Retailers’ demands grew in importance after years of consumer protest about child labor, excessive hours, sweatshop conditions and the purchasing of ingredients from warlords.
Life at large factories, especially in China, has improved, but experts are divided on the causes. A booming economy until late last year forced Chinese factories to step up their practices to woo workers who had ample alternatives. Government crackdowns helped too. In other cases, robots decreased the need for intensive manual work. Codes of conduct have played a small role by comparison.
“I don’t think Apple for example can claim any credit for any improved working conditions at Foxconn,” said Geoff Crothall of worker dispute tracker China Labor Bulletin. “Foxconn increased pay for its employees because of pressure in the domestic labor market.”

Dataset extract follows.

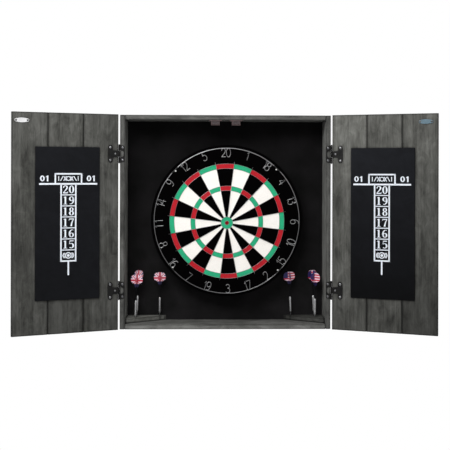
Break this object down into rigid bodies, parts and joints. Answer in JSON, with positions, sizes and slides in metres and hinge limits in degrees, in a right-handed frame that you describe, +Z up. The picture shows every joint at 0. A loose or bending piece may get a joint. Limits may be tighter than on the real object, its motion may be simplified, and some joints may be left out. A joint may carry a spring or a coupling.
{
  "type": "dartboard cabinet",
  "caption": "Wall-hung wooden cabinet with two plank doors carrying chalk scoreboards, a bristle dartboard with a lift-off number ring, and darts standing in corner holders.",
  "frame": {"origin": "centre of the cabinet's back plane, which lies against the wall", "axes": "+Z up, +Y into the wall, -Y towards the player, +X to the player's right"},
  "size_m": [1.1918, 0.2057, 0.622],
  "materials": {
    "weathered_wood": "weathered grey-brown planks, matt",
    "black_hardboard": "black painted hardboard",
    "raw_wood": "unfinished pine",
    "chalkboard": "matt chalkboard paint on hardboard, white printed score column",
    "black_iron": "satin black",
    "bright_steel": "zinc-plated",
    "brown_plastic": "moulded",
    "sisal": "compressed sisal fibre dyed in black, cream, red and green sectors",
    "black_band": "satin black steel strip",
    "grey_wire": "galvanised wire",
    "white_clip": "moulded",
    "silver_barrel": "nickel-plated, grooved grip",
    "printed_flight": "thin printed film"
  },
  "bodies": {
    "cabinet": {"top_panel": "weathered_wood", "bottom_panel": "weathered_wood", "left_panel": "weathered_wood", "right_panel": "weathered_wood", "back_panel": "black_hardboard", "upper_hanging_rail": "raw_wood", "lower_hanging_rail": "raw_wood", "centre_stile": "raw_wood", "board_bracket": "black_iron", "left_dart_holder": "weathered_wood", "right_dart_holder": "weathered_wood", "left_catch_case": "brown_plastic", "right_catch_case": "brown_plastic", "left_catch_magnet": "bright_steel", "right_catch_magnet": "bright_steel", "left_upper_frame_leaf": "black_iron", "left_lower_frame_leaf": "black_iron", "right_upper_frame_leaf": "black_iron", "right_lower_frame_leaf": "black_iron", "left_upper_hinge_pin": "black_iron", "left_lower_hinge_pin": "black_iron", "right_upper_hinge_pin": "black_iron", "right_lower_hinge_pin": "black_iron"},
    "dartboard": {"centre_screw": "bright_steel", "board_backing": "raw_wood", "sisal_face": "sisal", "board_band": "black_band", "spider_wires": "grey_wire", "bull_wire": "grey_wire", "top_left_ring_clip": "white_clip", "top_right_ring_clip": "white_clip", "bottom_left_ring_clip": "white_clip", "bottom_right_ring_clip": "white_clip"},
    "number_ring": {"number_ring": "grey_wire"},
    "left_door": {"left_door_hinge_plank": "weathered_wood", "left_door_middle_plank": "weathered_wood", "left_door_outer_plank": "weathered_wood", "left_chalkboard": "chalkboard", "left_strike_plate": "bright_steel", "left_upper_door_leaf": "black_iron", "left_lower_door_leaf": "black_iron"},
    "right_door": {"right_door_hinge_plank": "weathered_wood", "right_door_middle_plank": "weathered_wood", "right_door_outer_plank": "weathered_wood", "right_chalkboard": "chalkboard", "right_strike_plate": "bright_steel", "right_upper_door_leaf": "black_iron", "right_lower_door_leaf": "black_iron"},
    "left_front_dart": {"left_front_dart_barrel": "silver_barrel", "left_front_dart_flight": "printed_flight"},
    "left_rear_dart": {"left_rear_dart_barrel": "silver_barrel", "left_rear_dart_flight": "printed_flight"},
    "left_inner_dart": {"left_inner_dart_barrel": "silver_barrel", "left_inner_dart_flight": "printed_flight"},
    "right_front_dart": {"right_front_dart_barrel": "silver_barrel", "right_front_dart_flight": "printed_flight"},
    "right_rear_dart": {"right_rear_dart_barrel": "silver_barrel", "right_rear_dart_flight": "printed_flight"},
    "right_inner_dart": {"right_inner_dart_barrel": "silver_barrel", "right_inner_dart_flight": "printed_flight"}
  },
  "joints": [
    {"name": "left_door_hinge", "type": "hinge", "parent": "cabinet", "child": "left_door", "pos_m": [-0.3072, -0.10165, 0], "axis": [0, 0, -1], "range_deg": [-159.5, 20.5]},
    {"name": "right_door_hinge", "type": "hinge", "parent": "cabinet", "child": "right_door", "pos_m": [0.3072, -0.10165, 0], "axis": [0, 0, 1], "range_deg": [-159.5, 20.5]},
    {"name": "dartboard_turn", "type": "hinge", "parent": "cabinet", "child": "dartboard", "pos_m": [0.0041, -0.028, 0.0026], "axis": [0, -1, 0], "continuous": true},
    {"name": "number_ring_slide", "type": "slide", "parent": "dartboard", "child": "number_ring", "axis": [0, -1, 0], "range_m": [0, 0.015]},
    {"name": "left_front_dart_lift", "type": "slide", "parent": "cabinet", "child": "left_front_dart", "axis": [0.0401, 0, 0.9992], "range_m": [0, 0.045]},
    {"name": "left_rear_dart_lift", "type": "slide", "parent": "cabinet", "child": "left_rear_dart", "axis": [0.0471, 0, 0.9989], "range_m": [0, 0.045]},
    {"name": "left_inner_dart_lift", "type": "slide", "parent": "cabinet", "child": "left_inner_dart", "axis": [0.0087, -0.1219, 0.9925], "range_m": [0, 0.01]},
    {"name": "right_front_dart_lift", "type": "slide", "parent": "cabinet", "child": "right_front_dart", "axis": [0.0087, 0, 1], "range_m": [0, 0.045]},
    {"name": "right_rear_dart_lift", "type": "slide", "parent": "cabinet", "child": "right_rear_dart", "axis": [-0.0436, 0, 0.999], "range_m": [0, 0.045]},
    {"name": "right_inner_dart_lift", "type": "slide", "parent": "cabinet", "child": "right_inner_dart", "axis": [-0.0537, -0.1219, 0.9911], "range_m": [0, 0.01]}
  ]
}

Still, membership in the 12-year-old electronics coalition has more than doubled in the last three years to 115 companies, including smelters, retailers, factories and brand names that together have $4.5 trillion in annual sales.
EICC Executive Director Rob Lederer declined to speculate about why Vizio hasn’t joined, but he did lay out benefits. Members go through a biennial audit program, an annual supplier risk assessment and gain access to specialists on emerging problems such as forced labor. Failing members get booted.
“The more people who get subjected to the code of conduct, the better off we think the industry is,” Lederer said.
For Vizio, being on the outside would invite extra scrutiny if its supply chain acts unethically, said Renaud Anjoran, president at China Manufacturing Consultants.
“If their suppliers always do the right thing (as expected by U.S. consumers) and as long as nobody accuses Vizio of negligence, there is no issue here,” he said by email from China. “As soon as bad things start to come out in the press (which is more likely if they have not been actively policing their supply chain), they are very, very vulnerable to critics.”